━━━ Dataset excerpt ━━━

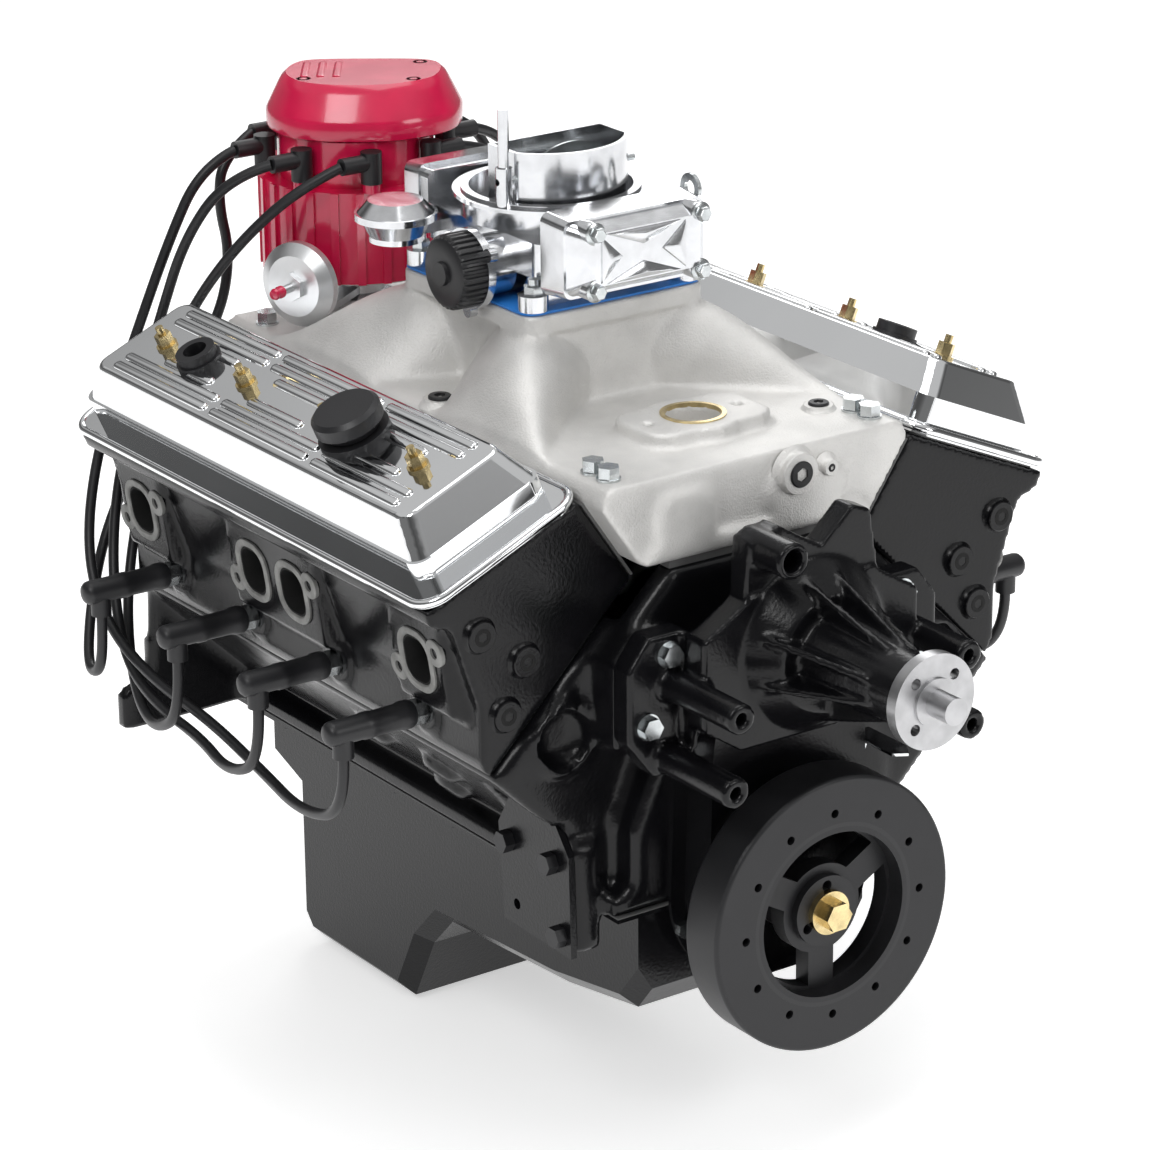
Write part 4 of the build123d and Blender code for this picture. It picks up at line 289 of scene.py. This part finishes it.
# The first of the slots that share each finish, by the finish's name.
slots = {material.name: slot for slot, material in reversed(finishes.items())}
slots.update({"bare_iron": "machined_steel", "painted_shade": "black_iron"})
for part in frame["record"]["subparts"]:
    for holder in nodes[part["node"]].material_slots:
        holder.material = finishes[part["material_slot"]]
print("finishes", len(bpy.data.materials))

# %% [markdown]
# ## Plug leads
# Each lead is a limp silicone cord, 8 mm thick, from its cap boot behind the head and along under the
# plugs. The points are the CAD route's, and one smooth spline runs through their neighbourhood.

# %% Leads
# A near lead is its terminal on the cap and the points of its route. A far lead is its terminal, its own
# first points, and how many points of the near route they stand in for before its mirror image goes on.
near_routes = (
    (3, [(-140, -4, 428), (-165, 6, 372), (-196, 12, 296), (-232, 10, 220), (-256, -10, 150),
         (-264, -52, 106), (-262, -115, 82), (-258, -190, 74), (-262, -270, 62), (-278, -350, 62)]),
    (4, [(-140, -42, 428), (-163, -16, 380), (-176, 2, 318), (-200, 8, 245), (-222, 2, 185),
         (-240, -20, 128), (-258, -66, 82), (-266, -128, 66), (-266, -190, 62), (-278, -250, 58)]),
    (5, [(-104, -86, 424), (-134, -56, 386), (-154, -22, 338), (-166, 4, 290), (-182, 6, 232),
         (-202, 3, 172), (-223, -12, 118), (-244, -48, 76), (-262, -95, 54), (-277, -146, 56)]),
    (2, [(-104, 25, 424), (-110, 24, 390), (-104, 19, 350), (-116, 16, 305), (-150, 16, 262),
         (-190, 16, 212), (-226, 10, 160), (-256, -14, 112), (-279, -46, 70)]),
)
far_starts = (
    (0, [(98, -8, 430), (126, -4, 386), (160, -2, 330)], 2),
    (7, [(98, -52, 428), (128, -36, 384)], 2),
    (6, [(62, -93, 430), (92, -78, 402), (120, -56, 366)], 2),
    (1, [(58, 27, 424), (74, 21, 390), (88, 12, 350), (108, 2, 305)], 4),
)
banks = ((-1, "right"), (1, "left"))
bore_spacing, bank_offset, block_rear = 111.76, 22.35, 36.7
distributor = np.array([-23.0, -35.0])
terminal_circle, terminal_height, cap_arm = 69, 438, 26
boot_x, boot_foot, lead_low = 283.5, 128.0, 84.0
lead_radius = 0.004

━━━

## Problem
Exactly repeat the lines running from the top of the listing to the line bearing "# plugs. The", both of those lines included, and only them.

## Output for this exercise
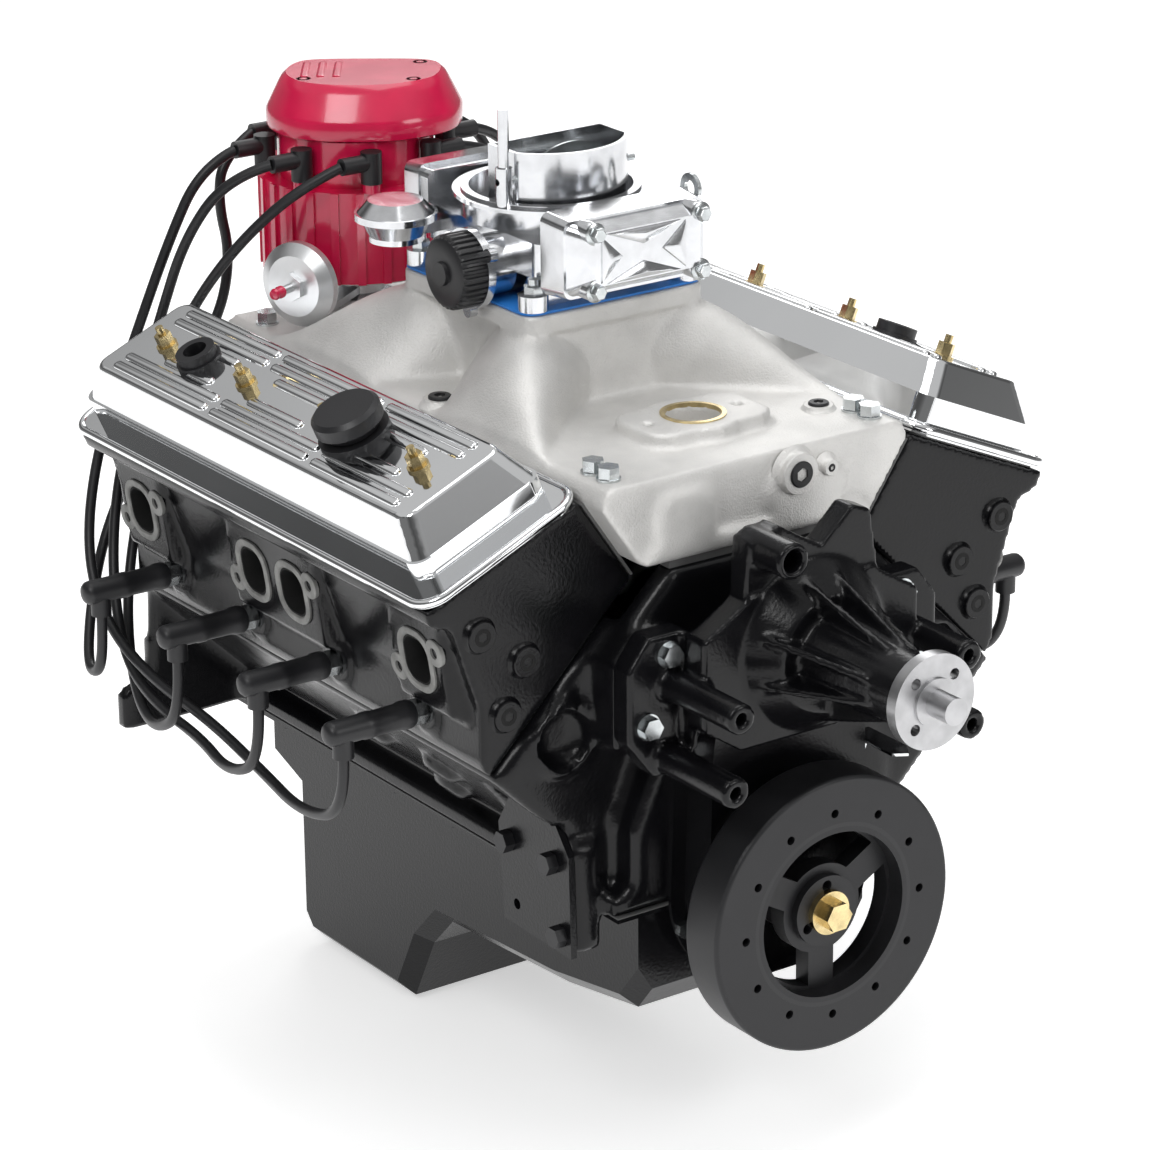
Write part 4 of the build123d and Blender code for this picture. It picks up at line 289 of scene.py. This part finishes it.
# The first of the slots that share each finish, by the finish's name.
slots = {material.name: slot for slot, material in reversed(finishes.items())}
slots.update({"bare_iron": "machined_steel", "painted_shade": "black_iron"})
for part in frame["record"]["subparts"]:
    for holder in nodes[part["node"]].material_slots:
        holder.material = finishes[part["material_slot"]]
print("finishes", len(bpy.data.materials))

# %% [markdown]
# ## Plug leads
# Each lead is a limp silicone cord, 8 mm thick, from its cap boot behind the head and along under the
# plugs. The points are the CAD route's, and one smooth spline runs through their neighbourhood.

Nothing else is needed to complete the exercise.